Followers of the rabbinic tradition, the Abayudaya are strictly Torah observant. Although many in the Reform and Conservative traditions accept them, Uganda’s Jews eagerly await the embrace of Orthodox Jewish leaders, which would bring with it an official conversion and the ability to make aliyah.
Having an ordained rabbi won’t expedite immigration to Israel. But it is expected to foster ties between the isolated Abayudaya and Jews throughout the world.
“He represents the changing face of Judaism and really the future of who we are as a people,” said Diane Tobin, director of Be’chol Lashon (In Every Tongue), the arm of the Institute for Jewish & Community Research that funded Sizomu’s education. “Jews live all over the world—originally, of course, we came out of Africa—but there are Jewish communities everywhere. Some are counted, and some are not. And our goal is to have everybody be counted.”
Monday night sealed the deal for the Abayudaya.
Sizomu’s family had flown in and filled half a row of seats in Sinai’s sanctuary, three-quarters full. All smiles and laughter before the ceremony began, the crowd erupted in applause as the eight rabbinical students proceeded down the aisle, side by side with their mentors. Seated beside Camras was Sizomu, short and thin, wearing wire-rim glasses, a blue-and-white knitted kippah and a million-dollar smile.

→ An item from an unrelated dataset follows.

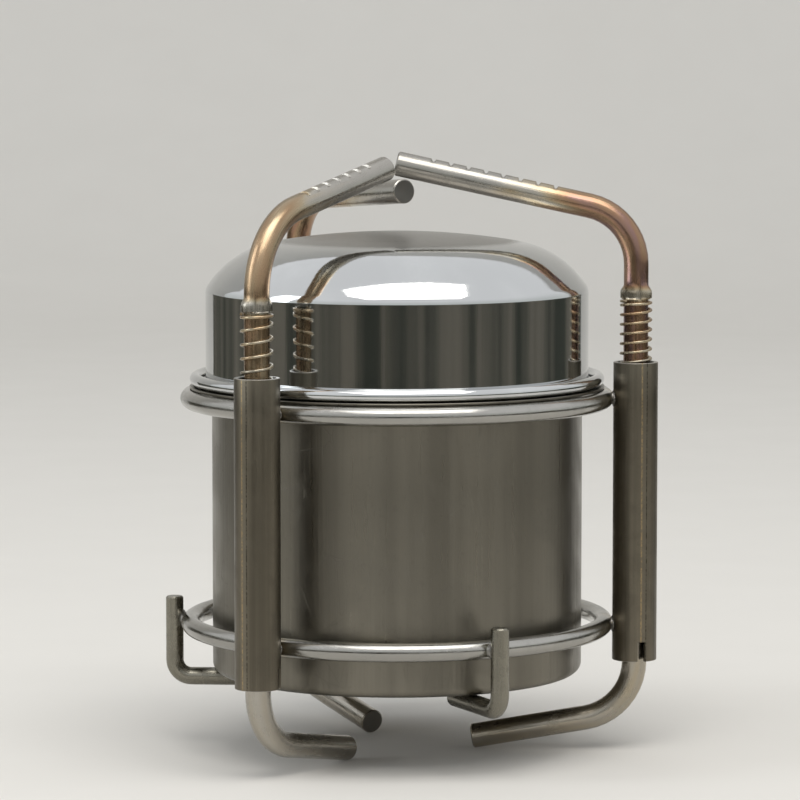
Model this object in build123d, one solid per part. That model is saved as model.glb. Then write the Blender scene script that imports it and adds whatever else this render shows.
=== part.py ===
from build123d import *
import os
from math import cos, radians, sqrt, tan

# Spirit burner in a folding wire stand, in its packed state, in millimetres.
# The cup's axis is Z and its legs stand on Z = 0. Tube 1 is towards -Y, and
# the other tubes and their rods follow every 120 degrees, towards +X first.

# Burner cup, drawn from steel sheet
cup_diameter = 75.0
cup_wall = 0.6
cup_corner_radius = 2.0
cup_depth = 58.3
flange_width = 4.5
flange_thickness = 0.5

# Cage rings and the seats between cup and cage
ring_wire = 3.8
ring_cup_gap = 2.6
upper_ring_height = 71.9
lower_ring_height = 26.0
seat_gap = 0.1

# Upright tubes, welded to the outside of both rings
tube_diameter = 9.0
tube_wall = 0.8
tube_foot_drop = 5.4
tube_top_rise = 5.5
weld_sink = 0.1
slot_width = 1.6
slot_height = 4.0
slot_turn = 110.0

# Bushings pressed into each tube
rod_clearance = 0.05
spring_seat_depth = 9.0
spring_seat_length = 4.0
lower_bushing_length = 8.0

# Hooks under the cup, bent from thinner wire
hook_wire = 3.6
hook_top_rise = 4.7
hook_bend = 3.4
hook_tail_radius = 26.0

# One-piece rods: arm, stem and leg
rod_diameter = 5.0
leg_bend = 12.0
leg_drop = 10.0
upper_ear_rise = 12.7
upper_ear_height = 2.6
lower_ear_rise = 5.7
lower_ear_height = 2.0
ear_width = 6.6
ear_thickness = 2.4
ear_chamfer = 0.45
upper_ear_turn = -20.0
lower_ear_turn = slot_turn - 90.0
notch_start = 7.2
notch_pitch = 3.6
notch_depth = 0.45
notch_width = 1.0

# Coil springs round the stems
spring_wire = 0.6
spring_rod_gap = 0.2

# Lid, drawn deep with a rolled bead at its mouth
lid_diameter = 77.5
lid_sheet = 0.6
lid_height = 30.9
lid_crown_radius = 150.0
lid_shoulder_radius = 20.0
lid_shoulder_start = 25.0
lid_knuckle_radius = 3.0
lid_foot_bend = 0.9
bead_section = 2.5

# Burner head, the inner wall and the wick packing
head_sheet = 0.5
head_skirt_depth = 8.0
head_shoulder_rise = 2.0
neck_diameter = 58.0
neck_base_rise = 9.0
neck_top_rise = 17.0
head_bend = 1.6
jet_diameter = 1.2
jet_count = 24
jet_drop = 4.0
inner_wall_diameter = 45.0
inner_wall_sheet = 0.5
inner_wall_lap = 5.0
feed_notch_diameter = 6.0
feed_notch_count = 4
drill_reach = 4.0
wick_gap = 0.3
wick_height = 44.0
wick_edge = 2.5


# Each rod was bent by hand, so the three differ a little. The arm's lift is the
# height of its corner over the lid.
class RodShape:
    def __init__(self, arm_reach, arm_rise, arm_lift, arm_bend, leg_reach, turn, notches, spring_pitch):
        self.arm_reach = arm_reach
        self.arm_rise = arm_rise
        self.arm_lift = arm_lift
        self.arm_bend = arm_bend
        self.leg_reach = leg_reach
        self.turn = turn
        self.notches = notches
        self.spring_pitch = spring_pitch


rod_shapes = [
    RodShape(44.1, 12.2, 3.3, 16.5, 30.5, 0.0, 9, 2.7),
    RodShape(48.4, 12.2, 3.3, 12.0, 33.0, 0.0, 8, 1.95),
    RodShape(45.2, 4.0, 4.8, 12.0, 32.0, 4.1, 8, 2.3),
]

# Sizes that follow from the values above
cup_radius = cup_diameter / 2
ring_radius = cup_radius + ring_cup_gap + ring_wire / 2
ring_top = upper_ring_height + ring_wire / 2
flange_bottom = ring_top + seat_gap
flange_top = flange_bottom + flange_thickness
flange_radius = cup_radius + flange_width
cup_bottom = flange_top - cup_depth
cup_floor = cup_bottom + cup_wall
cup_inside = cup_radius - cup_wall
hook_top = lower_ring_height + hook_top_rise
hook_tail_height = cup_bottom - seat_gap - hook_wire / 2
hook_radius = ring_radius + (ring_wire + hook_wire) / 2 - weld_sink
tube_top = ring_top + tube_top_rise
tube_bottom = lower_ring_height - ring_wire / 2 - tube_foot_drop
tube_radius = tube_diameter / 2
tube_inside = tube_radius - tube_wall
tube_circle = ring_radius + ring_wire / 2 + tube_radius - weld_sink
rod_radius = rod_diameter / 2
bushing_bore = rod_radius + rod_clearance
upper_ear_bottom = tube_top + upper_ear_rise
lower_ear_bottom = tube_bottom + lower_ear_rise
spring_seat_top = tube_top - spring_seat_depth
lower_bushing_bottom = lower_ear_bottom + lower_ear_height + seat_gap
lid_bottom = flange_top + seat_gap
lid_top = lid_bottom + lid_height
lid_radius = lid_diameter / 2
inner_wall_radius = inner_wall_diameter / 2
side_count = 3
side_step = 360.0 / side_count


def around(shape, angle):
    """Turn a shape drawn at -Y to its place round the stove."""
    return Rot(0, 0, angle) * shape


def sheet_ring(path, thickness):
    """Revolve a line drawn in radius and height into a thin sheet piece."""
    section = make_face(offset(path, amount=thickness / 2, side=Side.BOTH, kind=Kind.INTERSECTION))
    beyond_axis = Pos(-thickness, 0) * Rectangle(2 * thickness, 2 * lid_top + 2 * tube_top)
    return revolve(Plane.XZ * (section - beyond_axis), axis=Axis.Z)


def bent_wire(points, bends, diameter):
    """Sweep a round wire along straight runs joined by tangent arcs."""
    path = FilletPolyline(*points, radius=bends)
    section = Plane(origin=path @ 0, z_dir=path % 0) * Circle(diameter / 2)
    return sweep(section, path=path)


def ring(height):
    return Pos(0, 0, height) * Torus(ring_radius, ring_wire / 2)


def tube(rings):
    """Upright tube with a pair of saw cuts in its lower end and weld saddles."""
    length = tube_top - tube_bottom
    place = Pos(0, -tube_circle, tube_bottom + length / 2)
    shape = place * (Cylinder(tube_radius, length) - Cylinder(tube_inside, length))
    cut = Rot(0, 0, slot_turn) * Box(slot_width, 2 * tube_diameter, slot_height * 2)
    shape -= Pos(0, -tube_circle, tube_bottom) * cut
    for wire in rings:
        shape -= wire
    return shape


def bushing(bottom, length):
    """Collar pressed into a tube, with a running bore for the rod."""
    shape = Cylinder(tube_inside, length) - Cylinder(bushing_bore, length)
    return Pos(0, -tube_circle, bottom + length / 2) * shape


def hook(lower_ring):
    points = [
        (0, -hook_radius, hook_top),
        (0, -hook_radius, hook_tail_height),
        (0, -hook_tail_radius, hook_tail_height),
    ]
    return bent_wire(points, hook_bend, hook_wire) - lower_ring


def swaged_ears(bottom, height, turn):
    """Rod metal pinched out to both sides, so that it is wider than the rod."""
    ears = Box(ear_thickness, ear_width, height)
    ears = chamfer(ears.edges().filter_by(Axis.X), ear_chamfer)
    return Pos(0, -tube_circle, bottom + height / 2) * Rot(0, 0, turn) * ears


def rod(form):
    """Arm, stem and leg in one bent bar, drawn in the YZ plane at -Y."""
    stem = -tube_circle
    leg_tip = rod_radius * cos(radians(leg_drop))
    leg_corner = leg_tip + form.leg_reach * tan(radians(leg_drop))
    arm_corner = lid_top + form.arm_lift
    arm_tip = arm_corner + form.arm_reach * tan(radians(form.arm_rise))
    points = [
        (0, stem + form.arm_reach, arm_tip),
        (0, stem, arm_corner),
        (0, stem, leg_corner),
        (0, stem + form.leg_reach, leg_tip),
    ]
    shape = bent_wire(points, [form.arm_bend, leg_bend], rod_diameter)
    shape += swaged_ears(upper_ear_bottom, upper_ear_height, upper_ear_turn)
    shape += swaged_ears(lower_ear_bottom, lower_ear_height, lower_ear_turn)
    for number in range(form.notches):
        from_tip = notch_start + number * notch_pitch
        notch = Pos(0, 0, rod_radius) * Box(rod_diameter, notch_width, 2 * notch_depth)
        along = Pos(0, -from_tip, 0) * notch
        shape -= Pos(0, stem + form.arm_reach, arm_tip) * Rot(form.arm_rise, 0, 0) * along
    turned = Pos(0, stem, 0) * Rot(0, 0, form.turn) * Pos(0, -stem, 0)
    return turned * shape


def spring(pitch):
    coil_radius = rod_radius + spring_rod_gap + spring_wire / 2
    bottom = spring_seat_top + seat_gap + spring_wire / 2
    length = upper_ear_bottom - seat_gap - spring_wire / 2 - bottom
    path = Helix(pitch=pitch, height=length, radius=coil_radius)
    section = Plane(origin=path @ 0, z_dir=path % 0) * Circle(spring_wire / 2)
    return Pos(0, -tube_circle, bottom) * sweep(section, path=path, is_frenet=True)


def fuel_cup():
    middle = cup_radius - cup_wall / 2
    body = FilletPolyline(
        (0, cup_bottom + cup_wall / 2),
        (middle, cup_bottom + cup_wall / 2),
        (middle, flange_top - cup_wall / 2),
        radius=cup_corner_radius - cup_wall / 2,
    )
    flange = Cylinder(flange_radius, flange_thickness) - Cylinder(cup_inside, flange_thickness)
    return sheet_ring(body, cup_wall) + Pos(0, 0, flange_bottom + flange_thickness / 2) * flange


def burner_head():
    """Pressed cap in the cup's mouth, with a neck and a ring of jets."""
    skirt = cup_inside - head_sheet / 2
    neck = neck_diameter / 2 - head_sheet / 2
    lip = inner_wall_radius + head_sheet / 2
    top = flange_top + neck_top_rise - head_sheet / 2
    path = FilletPolyline(
        (skirt, flange_top - head_skirt_depth),
        (skirt, flange_top + head_shoulder_rise),
        (neck, flange_top + neck_base_rise),
        (neck, top),
        (lip, top),
        (lip, top - inner_wall_lap),
        radius=head_bend,
    )
    shape = sheet_ring(path, head_sheet)
    for number in range(jet_count):
        jet = Pos(0, -neck_diameter / 2, top - jet_drop) * Rot(90, 0, 0) * Cylinder(jet_diameter / 2, drill_reach)
        shape -= around(jet, number * 360 / jet_count)
    return shape


def inner_wall():
    """Open sleeve between the cup's floor and the head, notched for the fuel."""
    top = flange_top + neck_top_rise - head_sheet
    length = top - cup_floor
    shape = Cylinder(inner_wall_radius, length) - Cylinder(inner_wall_radius - inner_wall_sheet, length)
    shape = Pos(0, 0, cup_floor + length / 2) * shape
    for number in range(feed_notch_count):
        notch = Rot(90, 0, 0) * Cylinder(feed_notch_diameter / 2, drill_reach)
        shape -= around(Pos(0, -inner_wall_radius, cup_floor) * notch, number * 360 / feed_notch_count)
    return shape


def wick():
    outside = cup_inside - wick_gap
    inside = inner_wall_radius + wick_gap
    shape = Cylinder(outside, wick_height) - Cylinder(inside, wick_height)
    shape = fillet(shape.edges().filter_by(GeomType.CIRCLE).sort_by(SortBy.RADIUS)[-2:], wick_edge)
    return Pos(0, 0, cup_floor + wick_height / 2) * shape


def lid():
    """Straight wall, three tangent dome arcs and a rolled bead at the foot."""
    half = lid_sheet / 2
    crown = lid_crown_radius - half
    shoulder = lid_shoulder_radius - half
    knuckle = lid_knuckle_radius - half
    wall = lid_radius - half
    first = lid_shoulder_start / lid_crown_radius
    level = sqrt(1 - first * first)
    crown_centre = lid_top - lid_crown_radius
    shoulder_x = (lid_crown_radius - lid_shoulder_radius) * first
    shoulder_y = crown_centre + (lid_crown_radius - lid_shoulder_radius) * level
    knuckle_x = lid_radius - lid_knuckle_radius
    reach = lid_shoulder_radius - lid_knuckle_radius
    second = (knuckle_x - shoulder_x) / reach
    steep = sqrt(1 - second * second)
    knuckle_y = shoulder_y + reach * steep
    apex = (0, crown_centre + crown)
    join = (crown * first, crown_centre + crown * level)
    bend = (knuckle_x + knuckle * second, knuckle_y + knuckle * steep)
    edge = (wall, knuckle_y)
    web = lid_bottom + half
    bead_centre = flange_radius - bead_section / 2
    dome = [
        RadiusArc(apex, join, crown),
        RadiusArc(join, bend, shoulder),
        RadiusArc(bend, edge, knuckle),
    ]
    foot = FilletPolyline(edge, (wall, web), (bead_centre, web), radius=lid_foot_bend)
    path = Wire([edge for line in [*dome, foot] for edge in line.edges()])
    bead = Pos(0, 0, lid_bottom + bead_section / 2) * Torus(bead_centre, bead_section / 2)
    return sheet_ring(path, lid_sheet) + bead


os.makedirs("parts", exist_ok=True)


def save(name, shape):
    export_step(shape, f"parts/{name}.step")


upper_ring = ring(upper_ring_height)
lower_ring = ring(lower_ring_height)
save("upper_ring", upper_ring)
save("lower_ring", lower_ring)
for side in range(side_count):
    angle = side * side_step
    label = side + 1
    save(f"tube_{label}", around(tube([upper_ring, lower_ring]), angle))
    save(f"spring_seat_{label}", around(bushing(spring_seat_top - spring_seat_length, spring_seat_length), angle))
    save(f"lower_bushing_{label}", around(bushing(lower_bushing_bottom, lower_bushing_length), angle))
    save(f"hook_{label}", around(hook(lower_ring), angle + side_step / 2))
    save(f"rod_{label}", around(rod(rod_shapes[side]), angle))
    save(f"spring_{label}", around(spring(rod_shapes[side].spring_pitch), angle))
save("fuel_cup", fuel_cup())
save("burner_head", burner_head())
save("inner_wall", inner_wall())
save("wick", wick())
save("lid", lid())
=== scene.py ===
from math import acos, asin, atan2, cos, pi, radians, sin, tan

import bmesh
import bpy
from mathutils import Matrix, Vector


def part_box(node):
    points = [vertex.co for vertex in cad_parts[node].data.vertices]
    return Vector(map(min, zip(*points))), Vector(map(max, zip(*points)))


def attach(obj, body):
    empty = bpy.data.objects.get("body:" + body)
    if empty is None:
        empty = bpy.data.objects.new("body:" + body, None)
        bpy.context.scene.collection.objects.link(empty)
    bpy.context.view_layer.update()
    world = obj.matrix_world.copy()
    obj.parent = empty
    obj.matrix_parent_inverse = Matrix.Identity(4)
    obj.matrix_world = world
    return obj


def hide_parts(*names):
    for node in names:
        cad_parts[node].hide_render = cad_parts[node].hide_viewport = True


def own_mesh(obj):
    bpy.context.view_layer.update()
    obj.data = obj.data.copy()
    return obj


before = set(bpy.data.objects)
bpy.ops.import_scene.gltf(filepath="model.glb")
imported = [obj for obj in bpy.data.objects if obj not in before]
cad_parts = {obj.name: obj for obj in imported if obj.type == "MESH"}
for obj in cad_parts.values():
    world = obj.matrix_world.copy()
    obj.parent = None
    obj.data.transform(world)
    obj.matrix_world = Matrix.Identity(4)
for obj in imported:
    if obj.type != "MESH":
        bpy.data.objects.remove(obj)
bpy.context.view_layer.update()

# Spirit burner in a folding wire stand, packed for carrying: a lidded steel cup hung
# in a cage of two welded rings, with three sprung rods whose arms and legs swing in.
# Sizes are in millimetres and are turned to metres where the meshes are made.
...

“Standing now on the brink of your ordination,” Artson said, “I offer you the mantle of freedom, not so you can keep it to yourself but to share with a world so badly in need of liberation and God’s love.”
Fifteen minutes later, Artson introduced each student, one by one, concluding with Sizomu. And as Artson wrapped Uganda’s first-recognized rabbi in a tallit, Camras, like the other mentors had done, recited, “Once my student, now also my talmid chaver, my colleague and my friend as rav.”